Bahasa, Alat, dan Pakaian

Bahasa yang di gunakan suku korowai termasuk dalam keluarga Awyu-Dumut (Papua tenggara) dan merupakan bagian dari filum Trans-Nugini. Sebuah tata bahasa dan kamus telah diproduksi oleh ahli bahasa misionaris Belanda.
Dalam keseharian, masyarakat berkulit gelap ini hanya mengenakan pakaian dari dedaunan serta memiliki berbagai macam bentuk senjata seperti kapak batu dan tombak. Hal ini disesuaikan dengan apa yang akan mereka buru. Misalkan, tombak khusus untuk membunuh manusia, babi hutan dan menebang sagu.

Kebiasaan dan Adat

Selain gemar memakan daging manusia, disetiap harinya mereka hidup dengan memakan berbagai macam hasil alam, seperti sagu, pisang, palem, pakis, dan hewan-hewan yang bisa diburu. Selain mengonsumsi hewan-hewan buruan seperti burung kasuari, ular, kadal, rusa, atau babi hutan, masyarakat suku Korowai juga memakan larva kumbang.
Masyarakat Korowai tidak mengonsumsi daging manusia secara sembarangan. Berdasarkan kepercayaan yang mereka anut, suku Korowai hanya membunuh manusia yang dianggap melanggar aturan dalam kepercayaan mereka. Salah satunya jika salah seorang warga diketahui sebagai tukang sihir atau khuakhua.
Warga yang dicurigai sebagai khuakhua akan diadili. Jika banyak bukti dia akan segera dibunuh dan dimakan. Anggota tubuh pelaku khuakhua yang telah dihukum mati akan dibagi-bagikan pada semua anggota suku. Sementara otaknya akan dimakan selagi hangat. Orang yang ditugasi membunuh khuakhua adalah yang berhak menyimpan tengkoraknya.

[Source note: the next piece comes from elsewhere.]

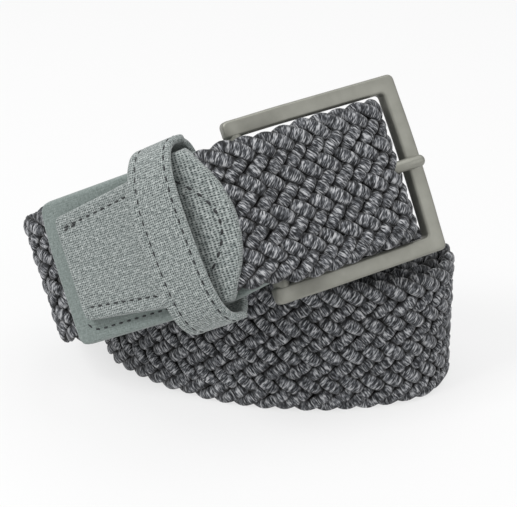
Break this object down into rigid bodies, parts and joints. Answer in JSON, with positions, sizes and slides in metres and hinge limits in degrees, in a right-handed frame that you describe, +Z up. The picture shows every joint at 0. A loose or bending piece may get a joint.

Kebiasaan membunuh dan memakan daging manusia adalah bagian dari sistem peradilan pidana mereka. Setelah mereka memakan habis tubuh khuakhua, mereka akan memukul-mukul dinding rumah tinggi mereka dengan kayu sambil bernyanyi semalaman.

Dalam ada keseharian, babi digunakan sebagai alat tukar. Misalnya dalam penyelesaian sengketa antara keluarga dan juga dikorbankan dalam sebuah upacara adat dengan membiarkan darahnya mengalir kedalam sungai sebagai korban pemujaan untuk Dewa mereka. Babi dianggap sebagai hewan yang tepat sebagai persembahan roh-roh leluhur. Pesta adat yang lebih baik menurut orang-orang dari luar suku Korowai, dari pada memakan manusia adalah pesta makan Sagu dan Larva.

Kekerabatan

Kebanggaan akan banyaknya jumlah anggota suku menjadi kebanggaan tersendiri, sehinggga banyak istri dan anak menjadi nilai tersendiri dalam sistem sosial korowai. Yang menarik memilih istri-istri baru, bukan karena kecantikannya, tetapi karena keterampilan mencari bahan makanan atau keahlian hidup lainya yang menyebabkan seorang lelaki menjatuhkan pilihan kepada seorang wanita untuk di kawininya.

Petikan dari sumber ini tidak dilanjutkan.